Having enemies NOT scale to the abilities of your troupe sounds like a great idea, giving a greater sense of immersion (the alternative being that every county in the world is colour coded for difficulty for YOUR convenience and you're deliberately visiting them all in order), but it does make things a little less fun when you're run down by a band of enormous ogres so large their puny cousin would be able to beat up your entire party. Generally non-scaling encounters can be fun, but only if it is relatively easy to avoid the enormous pains in the arse, which is difficult when you're attempting to escort a trade caravan that moves with all the quickness of me trying to decide what pizza topping I want.

Even in the fights you're forced to have, sometimes you cruise through the encounter so rapidly you wonder why you even bothered to bring a sword, when surely a rolled up newspaper would have sufficed. Other times you have no choice but to smile politely as the enemy beat you up and steal your maths homework, with the only variable in the fight being "do I reload now or wait to see if I can take out one of these seven bastards?"

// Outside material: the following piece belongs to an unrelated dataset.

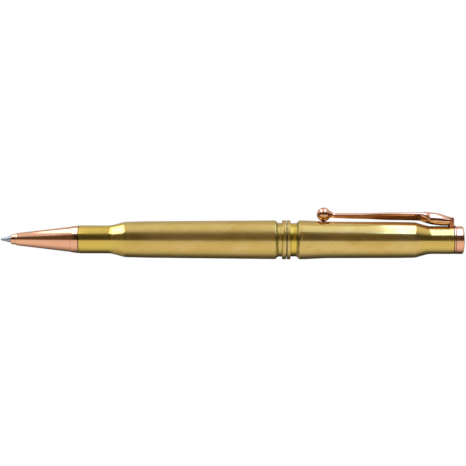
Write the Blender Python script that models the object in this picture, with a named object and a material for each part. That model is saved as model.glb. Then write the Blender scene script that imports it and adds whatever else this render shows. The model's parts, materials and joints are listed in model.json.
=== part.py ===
"""Twist-action ballpoint pen whose two barrels are bottleneck brass cartridge cases joined head to head.

The pen lies along X, writing tip towards -X and cap towards +X, with the pocket clip on top (+Z).
The origin is on the pen's axis where a writer's fingers hold it, on the neck of the lower case.
A station is a distance in millimetres along the pen from the joint between the case heads, positive
towards the cap. Heights and radii are measured in millimetres from the pen's axis. The pen is drawn
with its refill extended; turning the upper barrel by half a turn draws the refill in.
"""

import math
from dataclasses import dataclass

import bmesh
import bpy

MM = 0.001
BARREL_SEGMENTS = 40
MECHANISM_SEGMENTS = 32
REFILL_SEGMENTS = 24
BALL_SEGMENTS = 16
ARC_STEP = math.radians(25)
SHARP_ANGLE = math.radians(30)

# Where the fingers hold the pen.
GRIP_STATION = -58.5

# Gaps: between glued or pressed pieces, between running pieces, and between the two case heads.
FIT_GAP = 0.05
RUNNING_GAP = 0.08
HEAD_GAP = 0.30

# Liner tubes, one glued inside each barrel.
TUBE_RADIUS = 3.48
TUBE_BORE = 3.13
TUBE_SETBACK = 0.20
TENON_RADIUS = TUBE_BORE - FIT_GAP
LEAD_IN = 0.30
SMALL_EDGE = 0.12

# Cartridge case rims, the widest part of the pen.
RIM_RADIUS = 6.00
RIM_ROUNDING = 0.20
RIM_UNDERCUT = 0.12
CASE_BORE = TUBE_RADIUS + FIT_GAP

# Nib: from its front face to the shoulder that meets the lower case's mouth.
NIB_LENGTH = 20.65
NIB_GAP = 0.22
NIB_FACE_RADIUS = 1.36
NIB_FACE_EDGE = 0.30
NIB_LAND_START_RADIUS = 1.57
NIB_LAND_RADIUS = 1.60
NIB_LAND_LENGTH = 1.35
NIB_STEP_RADIUS = 1.82
NIB_STEP_LENGTH = 0.12
NIB_CONE_START = 0.50
NIB_CONE_START_RADIUS = 1.90
NIB_CONE_END_RADIUS = 3.87
NIB_BAND_LENGTH = 2.23
NIB_BAND_STEP = 0.10
NIB_BAND_RADIUS = 3.97
NIB_BAND_MIDDLE_RADIUS = 4.13
NIB_REAR_RADIUS = 4.23
NIB_TENON_LENGTH = 6.0
NIB_TIP_HOLE = 1.22
NIB_TIP_HOLE_LENGTH = 4.0
NIB_BORE = 1.75
NIB_BORE_TAPER = 2.5

# Refill, measured from its writing end.
REFILL_LENGTH = 116.0
REFILL_PROTRUSION = 3.18
POINT_LENGTH = 9.5
POINT_SHAFT_RADIUS = 1.15
POINT_TENON_LENGTH = 4.5
POINT_LIP_RADIUS = 0.50
POINT_LIP_LENGTH = 0.35
POINT_CONE_RADIUS = 0.82
POINT_CONE_END = 2.2
POINT_SHAFT_START = 3.9
POINT_COLLAR_START = 0.80
POINT_COLLAR_END = 0.50
POINT_DUCT = 0.55
POINT_DUCT_START = 3.0
SOCKET_END = 1.2
SOCKET_BACK = math.radians(150)
SOCKET_STEPS = 5
REFILL_TUBE_RADIUS = 1.48
REFILL_TUBE_BORE = 1.25
REFILL_CORE = REFILL_TUBE_BORE - FIT_GAP
WRITING_BALL_RADIUS = 0.35
WRITING_BALL_PLAY = 0.02
WRITING_BALL_STEPS = 8
BALL_PROUD = 0.25
INK_LENGTH = 62.0
GREASE_LENGTH = 3.0
PLUG_TENON_LENGTH = 5.0
PLUG_NECK_RADIUS = 1.30
PLUG_NECK_LENGTH = 0.6
PLUG_HEAD_RADIUS = 1.62
PLUG_END_RADIUS = 1.35

# Twist mechanism.
STROKE = 5.0
STROKE_TURN = math.pi
SLEEVE_LENGTH = 31.0
GUIDE_PRESS_RADIUS = 2.55
GUIDE_RADIUS = 2.22
GUIDE_BORE = 1.90
GUIDE_END = 16.5
FLANGE_RADIUS = 2.70
FLANGE_START = 1.05
FLANGE_THICKNESS = 0.50
DRIVE_START = 0.55
DRIVE_END = 21.5
DRIVE_BORE = 2.78
CAM_RADIUS = 2.73
CAM_BORE = 2.30
CAM_START = 2.10
CAM_END = 17.5
END_RING_THICKNESS = 1.2
CARRIER_RADIUS = 1.82
CARRIER_BORE = 1.54
CARRIER_START = 3.2
CARRIER_HEAD_START = 17.2
CARRIER_HEAD_END = 22.6
CARRIER_HEAD_RADIUS = 2.14
THREAD_RADIUS = 1.74
PIN_RADIUS = 0.40
PIN_STATION = 5.0
PIN_FOOT_GAP = 0.04
PIN_HOLE_GAP = 0.02
SLOT_HALF_WIDTH = 0.50
SLOT_STEPS = 22
CUT_OVERLAP = 0.25
THREAD_DEPTH = 3.6
THREAD_RUN_OUT = 0.3
THREAD_START = 0.25
THREAD_PROUD = 0.10
PLUG_SETBACK = 0.20

# Cap and clip.
WASHER_THICKNESS = 0.45
WASHER_GAP = 0.14
WASHER_RADIUS = 4.25
CAP_GAP = 0.12
CAP_LENGTH = 2.40
CAP_RADIUS = 4.26
CAP_EDGE = 0.45
CAP_FRONT_EDGE = 0.10
CAP_TENON_LENGTH = 6.5
CAP_TENON_BORE = 2.0
CAP_END_WALL = 1.0
CLIP_BALL_RADIUS = 2.15
CLIP_BALL_STEPS = 12
CLIP_BALL_STATION = 11.5
CLIP_BALL_HEIGHT = 7.87
CLIP_SPIGOT_RADIUS = 0.50
CLIP_SPIGOT_LENGTH = 1.2
CLIP_COLLAR_RADIUS = 0.95
CLIP_NECK_END = 14.7
CLIP_NECK_RADIUS = 0.62
CLIP_RECESS_RADIUS = 1.3
CLIP_BAR_HEIGHT = 7.35
CLIP_PIVOT_STATION = 50.6
CLIP_PIVOT_HEIGHT = 6.5
CLIP_ARM_END = 50.25
STRAP_HALF_WIDTH = 2.2
STRAP_THICKNESS = 0.73
STRAP_TOP = 7.0
STRAP_TOP_ROUNDING = 0.45
STRAP_CLEARANCE = 0.17
STRAP_FOOT = WASHER_RADIUS - 0.7
STRAP_FACE_INSET = 0.02
STRAP_FILLET_RISE = 0.15
STRAP_FILLET_START = 0.45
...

Storms of Zehir had all the promise of a good roleplaying game. There was genuine potential when I first heard the announcement that you could cut out annoying NPCs by creating your own party, but then they went and made it solely about creating a trading empire. Adventurer's aren't there to create trading empires, they're there to get paid by a local authority/wizard to walk into monsters homes and beat the crap out of them, in the process finding out the beginnings of a major plot to destroy civilisation by cancelling lunch.

Oh, and if a game's so buggy that opening a treasure chest has a random chance to boot you to the world map, something's gone horribly wrong.


And now, since I just realised I've written over one thousand words about a computer game based on Dungeons and Dragons, in order to restablish my manliness I'm going to discuss sports.

...

Bugger. I don't know anything about sports.